I felt very much for young Lowell, heavily burdened at such a young age. He tried so hard to be the reliable, responsible and capable person for his family. My heart clenched for him and I even felt proud of him when, despite being so practically and intellectually minded, he took heed of his maman’s teaching “to look into his heart and not depend solely on his head”, which led him to do the right thing, something even the adults might not have done.
Summer Lights is unputdownable. Looking forward to the next novel in this series.
A really sweet romantacy, with just enough fantasy to retain my interest. The two couples are FF and MM romances, and while the two guys are sweet and cuddly, the girl's pairing is more feisty. The children inject humour, especially the crazy wildlings, and I have a special affection for Lowell, who seems so much wiser than everybody else. I loved the sand kittens, too.
But to me the most interesting characters were the bringer of storms, the Reclining Dragon, and his liegeman Tyrel. There are hints of a deeper, multi-layered plot behind these pair which is only hinted at in this book. I greatly look forward to reading the next book to see where their stories lead.

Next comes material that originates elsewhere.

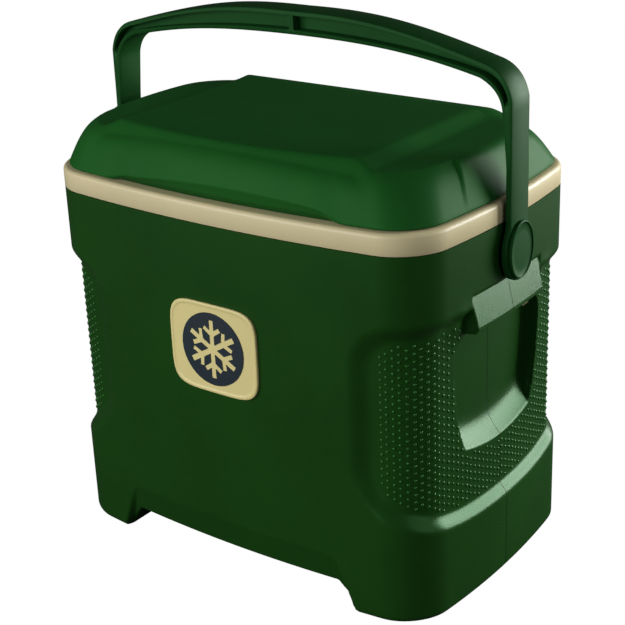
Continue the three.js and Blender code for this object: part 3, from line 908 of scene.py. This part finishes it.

Heinregard and Clayten are still around, but Summer Lights is really Mara and Fang's story. Also the children's, and two new characters who come out of the blue and literally rock a boat. The appearance of dragon lord and his liegeman is like catalyst and show glimpse of a complex world. The story is good, the characters deep, kids are so real. The ending is understated but beautiful. It's like you're taken full circle back to beginning. Nicely done.